Rubin explains that “It is a privileged class that gives the current left its mission—not the proletariat or downtrodden but elements of the intelligentsia and cultural elite which views itself as the proper ruling class.” He’s right, but I would add that plutocrats such as Steyer, Soros, and the Rockefellers have formed a top-bottom political alliance with entities like the Service Workers International Union, which organizes janitors, fast-food workers, and, through what was once known as Acorn, the unemployed. This alliance is central to the Obama administration’s goal of making low-wage workers and the poor comfortable in their relative poverty.

The obstacle to the top-bottom alliance, Rubin writes, is the private-sector middle class, “the dumb unwashed who buy the lies” about upward mobility in America. “The task” of the liberals, says Rubin, is “to direct these ‘peasants’ properly so that the aristocracy of progressive thought can restrain them from their natural base impulses.” Contemporary liberalism, then, “is profoundly conservative in a very traditional sense.”

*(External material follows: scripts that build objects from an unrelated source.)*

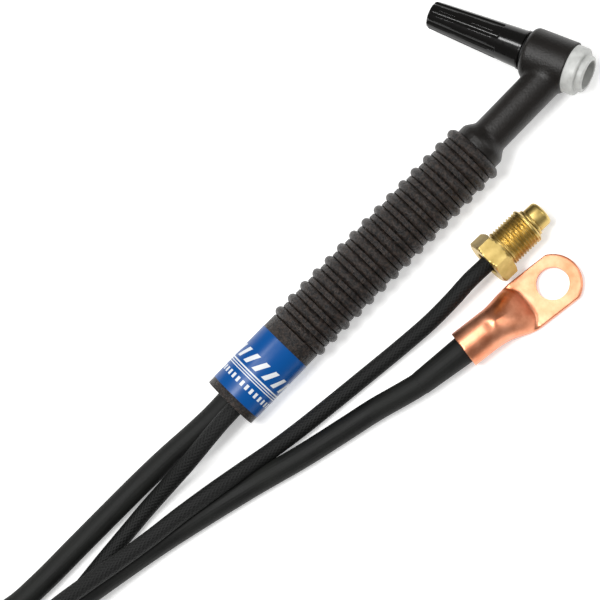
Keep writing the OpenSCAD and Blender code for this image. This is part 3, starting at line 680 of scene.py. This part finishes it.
def fluted(z, r, angle):
    """Cuts the flutes into the cap's side."""
    side_r = cap_base_r - (cap_base_r - cap_tip_r) * (z - cap_start) / cap_l
    turn = (angle * flute_count / (2 * math.pi) + 0.5) % 1 - 0.5
    off = turn * 2 * math.pi / flute_count * side_r
    cut_in = np.sqrt(np.maximum(flute_r ** 2 - off ** 2, 0)) - (flute_r - flute_depth)
    run = np.clip((z - cap_start - flute_start) / flute_run, 0, 1)
    run = run * run * (3 - 2 * run)
    outer = (r > side_r - 0.9) & (z > cap_start + 2)
    return z, np.where(outer, r - run * np.maximum(cut_in, 0), r)


lip_r, seal_seat_r, seal_seat_l = cap_base_r + 0.25, 7.35, 0.75
tip_round, tip_steps = 0.9, 6
cap_outline = [(cap_start + seal_seat_l, 0), (cap_start + seal_seat_l, seal_seat_r),
               (cap_start, seal_seat_r)]
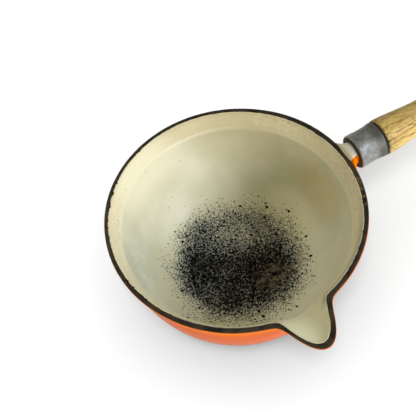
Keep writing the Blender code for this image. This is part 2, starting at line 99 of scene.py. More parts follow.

Rubin plausibly argues that liberalism’s base of support lies in a concatenation of upper-middle-class liberals appalled by the GOP’s social policies, crony capitalists aligned with the administration, globalist plutocrats indifferent to the domestic economy, and the organized poor. Obama has delivered for top and bottom, with a booming stock market and generously enhanced transfer payments to the poor. The upshot is an administration indifferent to economic policies that produce widespread middle-class prosperity. Obama liberals, concludes Rubin—writing from the perspective of an era when liberalism meant tolerance and open debate—are “motivated by something that blends deliberate suicide with incompetence . . . and they will never get better because they are uninterested in learning what works.” It’s an acidic conclusion, and it captures the currents that flowed undetected past Fawcett’s elaborate apparatus.